• [AIM]:
Give back the lines exactly, from the first one to the line with "return ends", both ends included.

===== RECORDED INFORMATION

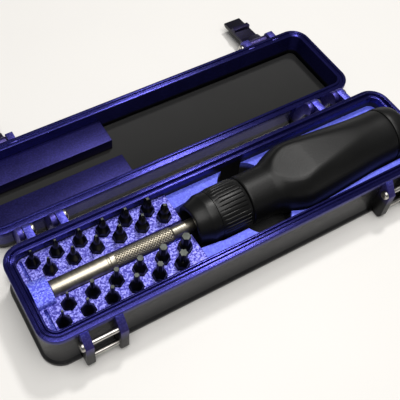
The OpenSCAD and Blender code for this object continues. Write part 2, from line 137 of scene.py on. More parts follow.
def arc_points(cy, cz, radius, start, end, steps=12):
    """Points of an arc in the Y-Z plane, angles in degrees from +Y towards +Z."""
    out = []
    for k in range(steps + 1):
        a = math.radians(start + (end - start) * k / steps)
        out.append((cy + radius * math.cos(a), cz + radius * math.sin(a)))
    return out


def add_prism(bm, outline, lo, hi, bevel=0.3, axis="X"):
    """Adds a straight prism from a side outline, with all its edges rounded off."""
    def place(p, h):
        return (h, p[0], p[1]) if axis == "X" else (p[0], p[1], h)
    ends = [[bm.verts.new(place(p, h)) for p in outline] for h in (lo, hi)]
    faces = [bm.faces.new(ends[0]), bm.faces.new(ends[1])]
    count = len(outline)
    for k in range(count):
        n = (k + 1) % count
        faces.append(bm.faces.new((ends[0][k], ends[0][n], ends[1][n], ends[1][k])))
    bmesh.ops.recalc_face_normals(bm, faces=faces)
    if bevel:
        edges = {edge for face in faces for edge in face.edges}
        sharp = [edge for edge in edges if edge.calc_face_angle(0.0) > math.radians(20)]
        bmesh.ops.bevel(
            bm, geom=sharp, offset=bevel, segments=2, profile=0.6, affect="EDGES", clamp_overlap=True
        )
    return ends


def loft(bm, stations, frame_of, count=48, tube=False, tip_from=None):
    """Joins closed rings of radius r(angle). A tube's last ring meets its first, others are capped.
    Faces wholly beyond tip_from get the second material."""
    rings = []
    for pos, radius in stations:
        ring = []
        for k in range(count):
            a = TAU * k / count
            r = radius(a) if callable(radius) else radius
            ring.append(bm.verts.new(frame_of(pos, r * math.cos(a), r * math.sin(a))))
        rings.append(ring)
    places = [pos for pos, _ in stations]
    pairs = list(zip(rings, rings[1:], places))
    if tube:
        pairs.append((rings[-1], rings[0], places[-1]))
    for a, b, pos in pairs:
        for k in range(count):
            n = (k + 1) % count
            face = bm.faces.new((a[k], a[n], b[n], b[k]))
            if tip_from is not None and pos >= tip_from:
                face.material_index = 1
    if not tube:
        bm.faces.new(rings[0])
        face = bm.faces.new(rings[-1])
        if tip_from is not None:
            face.material_index = 1
    return rings


def along_x(y, z):
    """Ring frame of a part that lies along X; angle 0 points up."""
    return lambda pos, c, s: (pos, y + s, z + c)


def along_z(x, y):
    """Ring frame of a part that stands along Z; angle 0 points along +Y."""
    return lambda pos, c, s: (x + s, y + c, pos)


def polygon_radius(sides, inner, phase=0.0):
    """Radius function of a regular polygon with the given inscribed radius."""
    step = TAU / sides

    def radius(a):
        return inner / math.cos((a - phase + step / 2) % step - step / 2)
    return radius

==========

• [THE REPLY]:
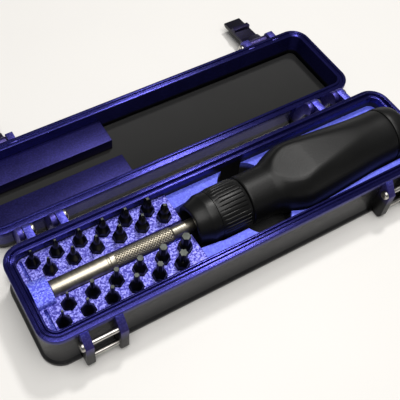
The OpenSCAD and Blender code for this object continues. Write part 2, from line 137 of scene.py on. More parts follow.
def arc_points(cy, cz, radius, start, end, steps=12):
    """Points of an arc in the Y-Z plane, angles in degrees from +Y towards +Z."""
    out = []
    for k in range(steps + 1):
        a = math.radians(start + (end - start) * k / steps)
        out.append((cy + radius * math.cos(a), cz + radius * math.sin(a)))
    return out


def add_prism(bm, outline, lo, hi, bevel=0.3, axis="X"):
    """Adds a straight prism from a side outline, with all its edges rounded off."""
    def place(p, h):
        return (h, p[0], p[1]) if axis == "X" else (p[0], p[1], h)
    ends = [[bm.verts.new(place(p, h)) for p in outline] for h in (lo, hi)]
    faces = [bm.faces.new(ends[0]), bm.faces.new(ends[1])]
    count = len(outline)
    for k in range(count):
        n = (k + 1) % count
        faces.append(bm.faces.new((ends[0][k], ends[0][n], ends[1][n], ends[1][k])))
    bmesh.ops.recalc_face_normals(bm, faces=faces)
    if bevel:
        edges = {edge for face in faces for edge in face.edges}
        sharp = [edge for edge in edges if edge.calc_face_angle(0.0) > math.radians(20)]
        bmesh.ops.bevel(
            bm, geom=sharp, offset=bevel, segments=2, profile=0.6, affect="EDGES", clamp_overlap=True
        )
    return ends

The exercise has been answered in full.